Replace 'Last, First' above with your actual name. Enter it as: last name, first name.

Question 1 (15 points):

Below are two DataFrames, X and Y. Insert a markdown cell below this one, and use the DataFrames to answer the following questions. You do not need to write any code for this question.

How many rows and columns does Z have after running the following code?

Z = pd.merge(left=X, right=Y, on='id', how='inner')

How many rows and columns does Z have after running the following code? How many missing values are in Z['price']?

Z = pd.merge(left=X, right=Y, on='id', how='right')

DataFrame X

id	qty
pear	2
orange	13
Banana	89
apple	1

DataFrame Y

id	price
orange	0.5
pear	1.2
Bannana	0.1
apple	1.25
kiwi	1.75

Question 2 (10 points): MultiIndex

Load the file fish.csv. Set up the indexes so that:
- The column index should be a multiIndex with 'Family' at level 0 and 'Type' at level 1
- The row index should be a multiIndex with date at level 0 and state at level 1
Print out a DataFrame that contains only the observations from 2023

Question 3 (20 points):

Load the file room_char.xlsx
Create a DataFrame that holds the number of rooms with windows and without windows for each building
- The row index should be a multiIndex with BLDG at level 0 and WINDOWS at level 1
- There is only one column, which holds the room counts. Name the column ROOM COUNT
Print out your DataFrame

For example, the first two rows of this DataFrame would be


CHAMBERLIN	NO	7
CHAMBERLIN	YES	5

Question 4 (15 points): Time series

Load the file cpi.csv. It contains data on the consumer price index.
Create a new DataFrame containing the CPI at a quarterly frequency
Plot the quarterly CPI. Make your figure graphically excellent.
Add a vertical line to your plot at August 1, 2020

Question 5 (15 points):

The file cb_2022_55_tract_500k.zip contains the shapefile for the census tracts in Wisconsin, downloaded from here.

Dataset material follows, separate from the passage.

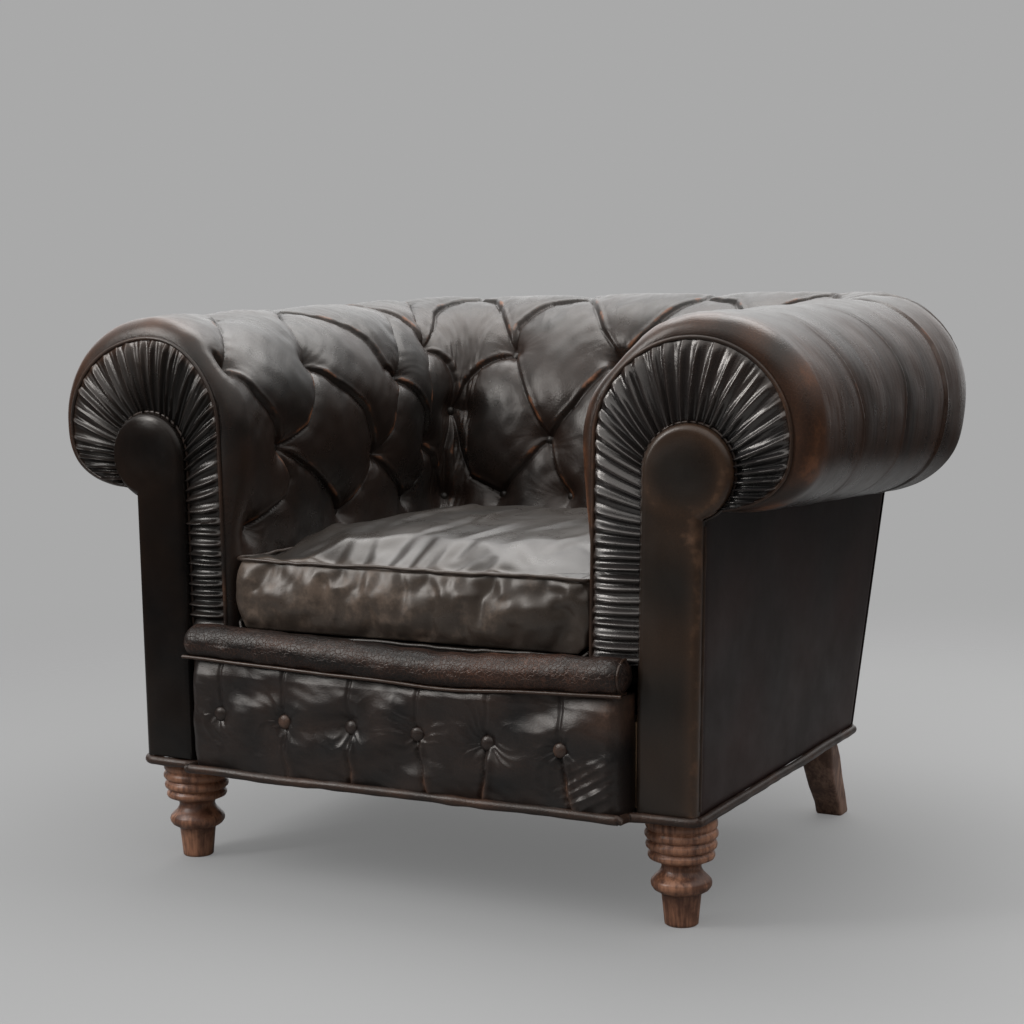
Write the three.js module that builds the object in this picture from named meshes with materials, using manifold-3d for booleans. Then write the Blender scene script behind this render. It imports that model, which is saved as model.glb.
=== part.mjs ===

Create a map of only the census tracts in Dane County. Use a white background and black edges.
Lake Mendota is tract 9917.02 and Lake Monona is tract 9917.03. Color these two tracts skyblue.

Question 6 (10 points):

Use the code below to create a DataFrame

ads = pd.DataFrame({'address':['1180 Observatory Dr.;Madison;WI;53706', '1220 Linden Dr.;Madison;WI;53706']})

Extract the street, city, state, and zip out of the address variable and save them in columns named named Street, City, State, and Zip.

The first row should look like:

address	Street	City	State	Zip
1180 Observatory Dr.;Madison;WI;53706	1180 Observatory Dr.	Madison	WI	53706

Question 7 (10 points):

The file wdi.csv contains a panel of data. It covers the United States and Germany from 1998 to 2022. For each country and year, it measures service exports and GDP.

Insert a markdown cell below this one and write which part of the data should be columns and which should be rows in order to make the data "tidy."

Insert a code cell below your answer from part 1 and

Load the wdi.csv file into a DataFrame.
Reshape the DataFrame to match your answer from part 1.
Sort your row index and print out your DataFrame.